Komu przeszkadza naga kobieta? Burza po rozbieranej sesji na kopalni
Wśród górników wrze, bo na dole nie tylko rozebrała się przedstawicielka płci pięknej, ale jeszcze dodatkowo zdjęcia będą publiczne
Cała sytuacja miała co prawda miejsce na lubelskiej kopalni Bogdanka, ale sesję zorganizowała firma z Cieszyna, więc Górny Śląsk rozpalają emocje. I – jak to zwykle – równie głośne są głosy za, jak i przeciw (zachowujemy pisownię oryginalną).
Kiedyś na kopalniach byłoby to nie do pomyślenia,a tu już nie pierwszy cyrk na tej Bogdance, wcześniej jakieś zaręczyny itp. A ten podmiot trzeci jest najciekawszy.Bogdanka opowiada na prawo i lewo , oczywiście kłamiac, jaka to nie jest wydajna ,nie to co na śląsku.
Ale afera Ciekawe kiedy dostanie się Biedroniowi , któremu przed kamerami Czarzasty kupił kilkanaście dni temu kalendarz z panami ( w sumie półnagimi, bo tylko w bokserkach) pozującymi z psami ze schroniska…Tym bardziej , że panie świadomie pozowały, a pieski z kalendarza, który Biedroń nabył , pewnie nieświadome były
Będzie z tego kalendarz? Zamawiam jeden egzemplarz
Sprawa odbiła się tak szerokim echem, że dotarła nawet do Sejmu RP. Głos w związku z sesją zabrała posłanka KO Marta Wcisło.
Uwaga, to nie żart! Proszę mi wierzyć, że niezamazane (w swoim wpisie ocenzurowała fotografie – przyp. red.) wersje są dużo gorsze. To bardzo oburza górników – stwierdziła posłanka -Cała sytuacja stawia w złym świetle Bogdankę, która ma złe wyniki finansowe. Nowy zarząd zasłynął najpierw z zaręczyn, a teraz z takich rzeczy. Bogdanka czy Azoty to nasze lubelskie dwa dobra narodowe. Takie perły, którymi zawsze chwaliliśmy się i szczyciliśmy. Co ta zła nieudolna władza robi z tymi zakładami?
Zrobiło się grubo, więc kopalnia zaczęła się gęsto tłumaczyć.

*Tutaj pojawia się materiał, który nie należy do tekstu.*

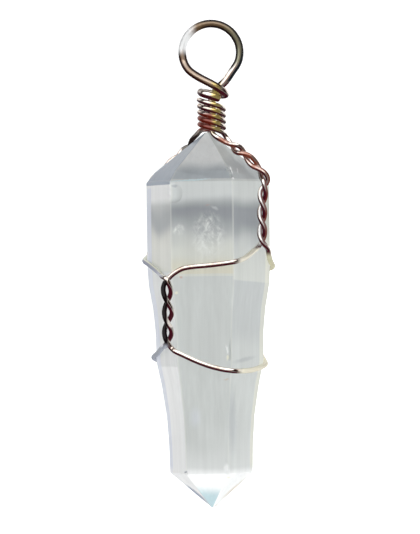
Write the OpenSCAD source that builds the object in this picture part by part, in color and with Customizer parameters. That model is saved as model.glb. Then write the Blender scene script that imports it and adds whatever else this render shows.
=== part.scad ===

W związku z opublikowaniem w mediach społecznościowych fotografii modelek z sesji zdjęciowej wykonanych przez i na zlecenie ATUT Śląskie Przedsiębiorstwo Inwestycyjne Sp. z o.o. z siedzibą w Cieszynie na terenie naszej Spółki informujemy, że Lubelski Węgiel Bogdanka nie został poinformowany o kontrowersyjnym charakterze tej sesji zdjęciowej. Tego dnia prace górnicze kontrolowane były przez Korporację Gwarecką S.A. w związku z zawartą z tą spółką umową. LW Bogdanka nie miała więc wiedzy o rodzaju wykonywanych zdjęć, tym bardziej, że zgłoszony wniosek o zgodę na fotografowanie dotyczył zdjęć górniczych 'ciągników BIZON w warunkach dołowych – stwierdza Zarząd.
Czy to koniec afery? A może wkrótce górnośląskie kopalnie będą areną podobnych sesji? Po takiej burzy chyba nie, ale może się okazać, że zdjęcia z dołu Bogdanki będą się cieszyć wyjątkowym wzięciem.